# food dehydrator



## 197649 (Jan 1, 2013)

Anybody know where you can find a food dehdrator


----------



## Asian Spirit (Mar 1, 2010)

Only place I can think of that might sell them would be one of the duty free stores on Clark Air Base.
You might put out some feelers at the VFW and or the DAV. They may have ideas and even a way to get one to you if found-who knows..


----------



## pakawala (Sep 10, 2014)

Click here - Dehydrator For Sale Philippines - Find New And Used dehydrator On OLX

I've also seen them for sale in China Town - Manila. Print a picture of one if you go there and show it to the vendors or stores and they will direct you to who's selling them.


----------



## M.C.A. (Feb 24, 2013)

*Home Shopping Network Philippines*



c_acton98 said:


> Anybody know where you can find a food dehdrator


I've seen these and the Home Shopping Network (link below) sells dehydrators and many other hard to find items. Late at night or during the afternoon on the TV they advertise their products and sales like in the US.
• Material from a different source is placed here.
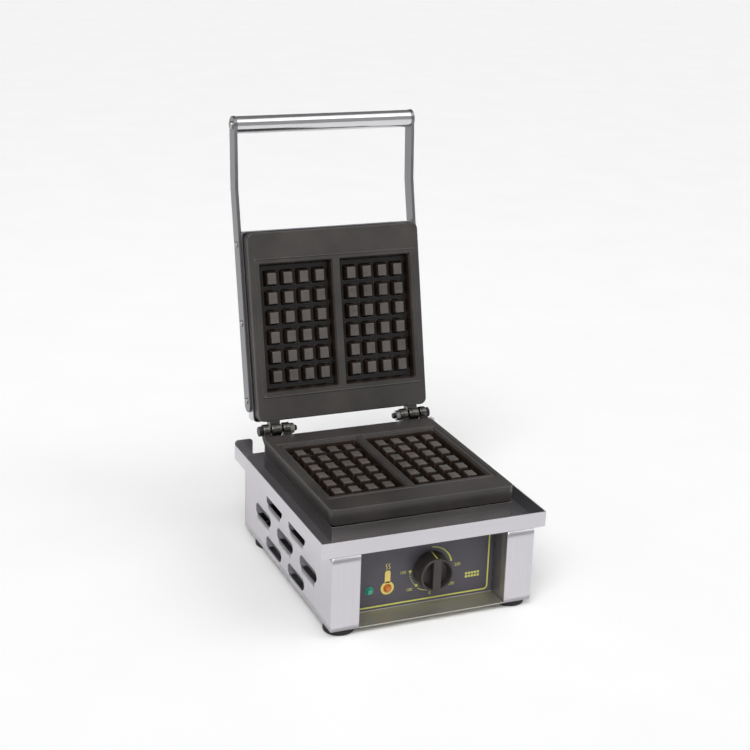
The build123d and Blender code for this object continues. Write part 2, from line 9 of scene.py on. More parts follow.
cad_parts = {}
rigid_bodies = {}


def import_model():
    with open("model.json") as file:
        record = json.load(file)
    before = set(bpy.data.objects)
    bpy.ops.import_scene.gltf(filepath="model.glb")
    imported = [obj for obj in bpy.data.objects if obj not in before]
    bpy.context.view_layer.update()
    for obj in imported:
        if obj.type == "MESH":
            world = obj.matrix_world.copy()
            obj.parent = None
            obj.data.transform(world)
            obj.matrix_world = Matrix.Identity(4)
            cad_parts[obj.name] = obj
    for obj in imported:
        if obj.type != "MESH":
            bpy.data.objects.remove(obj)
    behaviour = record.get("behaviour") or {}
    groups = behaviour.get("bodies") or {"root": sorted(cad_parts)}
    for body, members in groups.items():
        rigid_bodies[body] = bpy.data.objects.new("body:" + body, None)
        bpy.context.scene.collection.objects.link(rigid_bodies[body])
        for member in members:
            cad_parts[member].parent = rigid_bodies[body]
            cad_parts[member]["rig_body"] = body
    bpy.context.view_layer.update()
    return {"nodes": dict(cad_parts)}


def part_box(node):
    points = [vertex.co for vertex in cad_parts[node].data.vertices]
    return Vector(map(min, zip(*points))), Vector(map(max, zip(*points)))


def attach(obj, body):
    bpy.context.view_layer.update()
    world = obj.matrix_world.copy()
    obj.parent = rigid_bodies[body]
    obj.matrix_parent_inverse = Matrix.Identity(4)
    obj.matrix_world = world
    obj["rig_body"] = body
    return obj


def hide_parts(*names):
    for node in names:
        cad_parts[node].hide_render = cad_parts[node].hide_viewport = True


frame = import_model()
nodes = frame["nodes"]
mm = 0.001
print("frame loaded:", len(nodes), "nodes")

# where the machine's main faces lie, in millimetres
boxLow = np.array(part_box("left_side_panel")[0]) * 1000
trayLow, trayHigh = (np.array(c) * 1000 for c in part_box("tray_pan"))
labelLow, labelHigh = (np.array(c) * 1000 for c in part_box("control_label"))
boltLow, boltHigh = (np.array(c) * 1000 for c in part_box("hinge_bolts"))
place = {
    "rimFront": trayLow[1],
    "rimTop": trayHigh[2] - 6.5,
    "trayBottom": trayLow[2],
    "boxFront": boxLow[1],
    "boxBack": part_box("back_panel")[1][1] * 1000,
    "boxBottom": boxLow[2],
    "boxHalf": -boxLow[0],
    "openingHalf": labelHigh[0] + 0.3,
    "labelFace": labelLow[1],
    "hinge": (boltLow + boltHigh) / 2,
    "knob": (10.0, 57.0),
    "amber": (-49.0, 39.2),
}
hingeMid = place["hinge"] * [0, 1, 1]
openAngle = 103.0  # degrees from the closed lid to its open stop
lean = math.radians(openAngle)
along = np.array([0, -math.cos(lean), math.sin(lean)])  # from the hinge up the open lid
backward = np.array([0, math.sin(lean), math.cos(lean)])  # from the cooking face to the lid's back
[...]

Online Shopping: Shop the Official HSN Site | HSN

I might order some of their nonstick frying skillets real cool and some don't require any oil and they don't burn, amazing stuff they sell at times.


----------



## M.C.A. (Feb 24, 2013)

*Philippine HSN site*



mcalleyboy said:


> I've seen these and the Home Shopping Network (link below) sells dehydrators and many other hard to find items. Late at night or during the afternoon on the TV they advertise their products and sales like in the US.
> 
> Online Shopping: Shop the Official HSN Site | HSN
> 
> I might order some of their nonstick frying skillets real cool and some don't require any oil and they don't burn, amazing stuff they sell at times.
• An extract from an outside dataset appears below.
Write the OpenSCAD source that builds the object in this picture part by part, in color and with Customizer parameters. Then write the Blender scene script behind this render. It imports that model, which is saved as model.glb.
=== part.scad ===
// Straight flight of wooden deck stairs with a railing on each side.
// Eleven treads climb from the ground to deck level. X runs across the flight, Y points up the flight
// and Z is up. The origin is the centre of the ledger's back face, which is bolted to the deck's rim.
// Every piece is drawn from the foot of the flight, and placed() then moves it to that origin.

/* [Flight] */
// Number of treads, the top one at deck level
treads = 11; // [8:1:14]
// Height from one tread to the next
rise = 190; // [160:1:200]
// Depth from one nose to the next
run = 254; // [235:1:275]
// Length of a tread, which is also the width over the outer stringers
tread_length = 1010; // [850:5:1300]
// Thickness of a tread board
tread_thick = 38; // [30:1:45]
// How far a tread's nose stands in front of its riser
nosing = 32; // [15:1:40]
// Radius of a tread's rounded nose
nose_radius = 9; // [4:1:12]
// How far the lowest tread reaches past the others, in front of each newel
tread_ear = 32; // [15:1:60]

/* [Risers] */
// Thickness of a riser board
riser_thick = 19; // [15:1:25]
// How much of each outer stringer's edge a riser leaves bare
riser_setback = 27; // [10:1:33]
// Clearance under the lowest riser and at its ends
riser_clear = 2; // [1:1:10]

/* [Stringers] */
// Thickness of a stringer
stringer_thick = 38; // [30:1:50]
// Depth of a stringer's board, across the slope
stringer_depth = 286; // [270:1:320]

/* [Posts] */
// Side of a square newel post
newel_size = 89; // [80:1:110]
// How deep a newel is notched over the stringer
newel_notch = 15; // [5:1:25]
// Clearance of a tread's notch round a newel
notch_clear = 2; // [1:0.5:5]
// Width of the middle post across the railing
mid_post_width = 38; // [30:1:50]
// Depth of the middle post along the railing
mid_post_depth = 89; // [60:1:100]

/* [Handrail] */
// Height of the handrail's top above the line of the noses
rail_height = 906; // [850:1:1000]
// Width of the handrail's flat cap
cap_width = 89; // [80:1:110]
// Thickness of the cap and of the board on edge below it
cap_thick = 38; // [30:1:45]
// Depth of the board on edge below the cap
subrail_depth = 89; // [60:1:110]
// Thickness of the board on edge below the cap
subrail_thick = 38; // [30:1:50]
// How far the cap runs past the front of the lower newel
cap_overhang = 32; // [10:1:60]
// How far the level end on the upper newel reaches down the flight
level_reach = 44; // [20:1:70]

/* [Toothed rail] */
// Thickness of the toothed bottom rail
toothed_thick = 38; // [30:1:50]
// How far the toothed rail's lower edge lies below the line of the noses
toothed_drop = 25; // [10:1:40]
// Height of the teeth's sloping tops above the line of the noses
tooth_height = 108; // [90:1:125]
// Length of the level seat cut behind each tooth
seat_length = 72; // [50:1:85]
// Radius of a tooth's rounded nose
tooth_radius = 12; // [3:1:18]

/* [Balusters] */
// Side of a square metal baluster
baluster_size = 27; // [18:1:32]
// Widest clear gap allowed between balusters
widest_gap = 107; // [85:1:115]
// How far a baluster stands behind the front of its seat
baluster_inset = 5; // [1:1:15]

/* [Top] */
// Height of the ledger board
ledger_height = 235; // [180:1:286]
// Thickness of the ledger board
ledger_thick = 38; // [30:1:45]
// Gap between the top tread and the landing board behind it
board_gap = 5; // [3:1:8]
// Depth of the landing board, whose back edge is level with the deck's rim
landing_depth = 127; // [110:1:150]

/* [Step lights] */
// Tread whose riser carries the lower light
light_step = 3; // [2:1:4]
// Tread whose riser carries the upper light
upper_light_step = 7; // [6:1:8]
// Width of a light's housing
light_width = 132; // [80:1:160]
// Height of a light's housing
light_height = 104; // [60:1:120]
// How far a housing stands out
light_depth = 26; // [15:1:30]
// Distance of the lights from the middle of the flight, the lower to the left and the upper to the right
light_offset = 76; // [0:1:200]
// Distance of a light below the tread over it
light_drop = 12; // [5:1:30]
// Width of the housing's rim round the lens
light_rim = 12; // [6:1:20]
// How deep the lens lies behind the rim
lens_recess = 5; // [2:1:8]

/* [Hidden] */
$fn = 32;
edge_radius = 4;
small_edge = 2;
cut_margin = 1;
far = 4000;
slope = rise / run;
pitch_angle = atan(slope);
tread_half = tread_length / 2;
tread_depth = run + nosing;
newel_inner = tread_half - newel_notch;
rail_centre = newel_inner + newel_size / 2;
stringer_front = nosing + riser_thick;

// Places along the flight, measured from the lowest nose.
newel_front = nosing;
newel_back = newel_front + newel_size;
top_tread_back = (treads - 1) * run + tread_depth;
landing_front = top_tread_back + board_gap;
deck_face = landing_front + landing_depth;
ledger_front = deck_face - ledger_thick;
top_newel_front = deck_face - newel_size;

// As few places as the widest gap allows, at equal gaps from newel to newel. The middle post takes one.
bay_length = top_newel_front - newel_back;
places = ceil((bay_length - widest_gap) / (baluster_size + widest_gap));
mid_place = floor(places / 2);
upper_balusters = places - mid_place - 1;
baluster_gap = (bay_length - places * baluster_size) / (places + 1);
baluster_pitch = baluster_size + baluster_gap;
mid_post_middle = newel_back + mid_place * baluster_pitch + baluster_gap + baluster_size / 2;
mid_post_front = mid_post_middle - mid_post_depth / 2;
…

https://www.facebook.com/HSNPH


----------



## fmartin_gila (May 15, 2011)

mcalleyboy said:


> nonstick frying skillets real cool and some don't require any oil and they don't burn


Bought a 12 inch green non-stick fry pan in the states before we moved here and brought it with us. Nothing sticks in it, whether you use any oil or not. Just about as neat and cool as you can get.

Fred


----------



## M.C.A. (Feb 24, 2013)

The HSN branch in the Philippines is a partnership with HSN and Solar Entertainment Corporation and they have 2 free channels, here's a little more on the company and on the right of the Wikipedia informational page they have the channels it airs on.

https://en.wikipedia.org/wiki/Shop_TV

They also have an online spot, found that too! But didn't find such a large variety of products, didn't see the Dehydrator but I've seen them sell it on TV, maybe they rotate their products but they claim to have thousands of products so maybe it's best to contact them.

https://theshop.ph/?gclid=CjwKEAjwt...w_wcB&ef_id=VXorigAAARVo4XIH:20150628235940:s

I'll keep digging, late at night I'd watch this here or it's on in the afternoon apparently they don't show all their products, I've also seen them sell special nonstick pans and all sorts of cookware.


----------



## athony98 (Jul 4, 2015)

pakawala said:


> I've also seen them for sale in China Town - Manila. Print a picture of one if you go there and show it to the vendors or stores and they will direct you to who's selling them.


I do not appreciate Chinese products, If you want to find a perfect and long-term use, I think you should go to amazon.com


----------



## M.C.A. (Feb 24, 2013)

Update, I found the local HSN or it's called "O Shopping Network" while watching TV (not cable) channel 25 or it's called the "BEAM" part of ABS/CBN. They have an online shopping spot here's the link. I'm viewing this at 10:30 AM.

A CJ O Shopping | Making Life Easy


----------